Sunday, September 27, 2015

Practice IOC: Boys and Girls by Alice Munro

Don't judge too harshly...

https://drive.google.com/open?id=0B6ZfRT_ZZ7MbeGlKd01mUDdoc0k

Tuesday, September 8, 2015

Alice Munro: Capturing the subconscious struggle (of women?)

For a slow reader like me, trying to read through half a story of description only to get another 20 extra pages of actually interesting things, well... puts me to sleep most of the time frankly. But that usually happens to me with all books unless something interesting's happening. But when I really get into it it's very... interesting. It reminds me of the Colombian writer Gabriel García Márquez. Something that probably has to do with the fact that they both choose rural settings (at least in the Márquez stories I've read). But something about their writing styles just feels very different... Maybe it's because Márquez is in Spanish and Munro in English, but Márquez is kind of like in sepia, while Munro is in a combination of dim and melancholic colors... still similar though, wouldn't you say? It probably has something to do with me perceiving the Canadian countryside to be much more lush, foresty green than the Latin American one, but well who knows. Point is I only just recently realized that and I found it interesting. Interesting that halfway through the Alice Munro stories that I've read I am subconsciously captured by the action of the story and the sleepiness no longer creeps in...

So how does that work? Well, my thought is that Munro (and I won't talk about Márquez anymore, because I haven't really read much of him anyway, much less analyzed his work) writes about the human subconscious. But she doesn't do so in a direct way. Instead she explores the human subconscious and perhaps more specifically, the female subconscious through her short stories of melancholic stories and seemingly uninteresting first halves that are spent mostly on descriptions and on some past event (jks, she gets creative with these descriptions and keeps it interesting. No way she would've gotten a Nobel prize with lousy half-half short stories). So back to the point I wanted to actually talk about in this paragraph: it would seem that (for me) halfway through the story some subconscious happening takes place within the universe of Munro's story that secretly captures me and makes me want to find out more. The passionate and often irrational decisions that the characters take without knowing why. The apparent suffering of not understanding why everyone behaves the way they do. I find it quite interesting, even if it's subconscious, to try to understand what on Earth is happening inside the heads of these characters Munro has created. Now that is real life complexity captured in a few thousand words. I take away any bad comment I might've said about Munro before this. 

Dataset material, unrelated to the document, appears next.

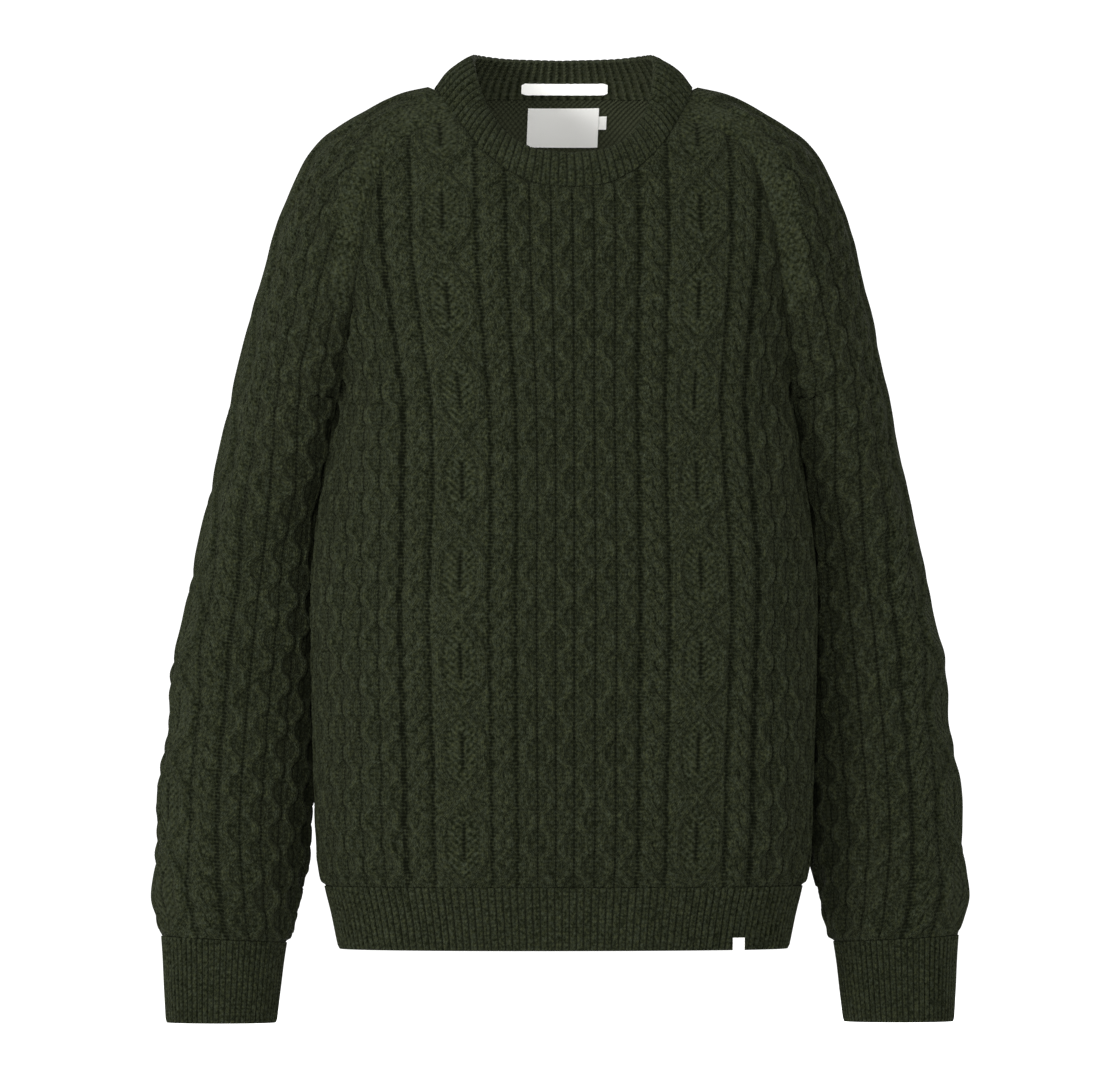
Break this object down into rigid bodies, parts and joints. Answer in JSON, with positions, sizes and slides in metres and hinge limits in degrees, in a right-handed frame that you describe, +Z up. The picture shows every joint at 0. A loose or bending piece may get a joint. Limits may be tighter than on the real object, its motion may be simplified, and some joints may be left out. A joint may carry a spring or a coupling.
{
  "type": "aran sweater",
  "caption": "Long-sleeved cabled wool sweater with a ribbed round collar, saddle shoulders, ribbed hem and cuffs, and open torso, sleeves and neck, in its worn shape.",
  "frame": {"origin": "base of the neck, midway between the shoulders, at the height of the highest point of the shoulders", "axes": "+Z up, the garment faces -Y, +X towards the wearer's left arm"},
  "size_m": [0.621, 0.2323, 0.7401],
  "materials": {
    "wool_cables": "matte cable-knitted wool, dark olive with lighter and darker fibres",
    "wool_rib": "matte rib-knitted wool, dark olive",
    "label_white": "smooth woven label, off-white, bare"
  },
  "bodies": {
    "root": {"front_panel": "wool_cables", "back_panel": "wool_cables", "sleeve_right": "wool_cables", "sleeve_left": "wool_cables", "cuff_right": "wool_rib", "cuff_left": "wool_rib", "hem_rib_front": "wool_rib", "hem_rib_back": "wool_rib", "collar_rib": "wool_rib", "neck_strip_label": "label_white", "neck_label": "label_white", "size_tab": "label_white", "hem_tab": "label_white"}
  },
  "joints": []
}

Now then, since obviously this blogpost can't be all my personal experience and I have to eventually relate this back to the title and the foreshadowing of the theme of feminism I attempted to do on the last paragraph. Truth is, for some reason it seems that either men haven't realized that they are powerless before a woman or women haven't realized just how much power they actually have in their hands (sorry, I know , because it seems that when we talk about "Women's Literature" minds tend to be filled with the idea of the oppression of women by the more dominant male a-bit-less-than-half section of the population and the heroic story of Feminism and how it has helped women claim the position they deserve. But the thing is, all of this social oppression on women is something that has been recognized far and wide, and I mean, I never saw a single person in Venezuela tell a girl or woman to go to the kitchen or whatever if it wasn't to crack a joke and have a good time. Western society has caught on to the whole unfairness of the issue, and slowly but surely the entire world is making progress toward that so cherished social equality. But Munro shows us a different aspect of the picture. 

Alice Munro doesn't really write about Feminism, and if my memory is wirkin beter tahn my typing skills at this hour in the morning, she doesn't identify herself as a Feminist writer either. Alice Munro writes about humanity, about issues that we can all identify with. But her being a woman who grew up in the 20th century, she has a lot of views on the world that have been shaped by her experiences as a child. The expectations that people had of her and all other women. The inevitable ignorance of countryside folk. And as any good artist should do, she writes from her heart about the things that have happened in her own life. The things she knows the true emotions of and thus is able to so skillfully portray them. And included among all this is the subconscious struggle of women in society. And even though this struggle comes as a repercussion of the way women have been treated by society, these struggles stretch far deeper than simply trying to achieve equality in society. Alice Munro writes about those mental struggles. She writes about the incomprehensible, those impulses of the heart that we can't put into words but that she can put into stories. Short stories. The deep and complex realism of her stories is simply the perfect tool to convey the mental struggles that women go in their lives. Whether they are related to Feminism or not is, I believe, up to personal opinion. Then again, an author can easily convey meanings that weren't intended. After all as videogames (the type of "book" that I grew up with (some videogames have good stories, trust me (don't judge))) have taught me, you can never fully understand another human being. So in that sense it is impossible for us to ever fully grasp the full length meaning of Munro's stories with our souls. But there are things we can learn. About struggles. And even Feminism. Maybe. Maybe I should just generalize it and throw everything into that box popularly labeled "life." Because maybe, women's struggles are more related to life than female oppression... which is then again a part of life anyway... ok I'll just stop there.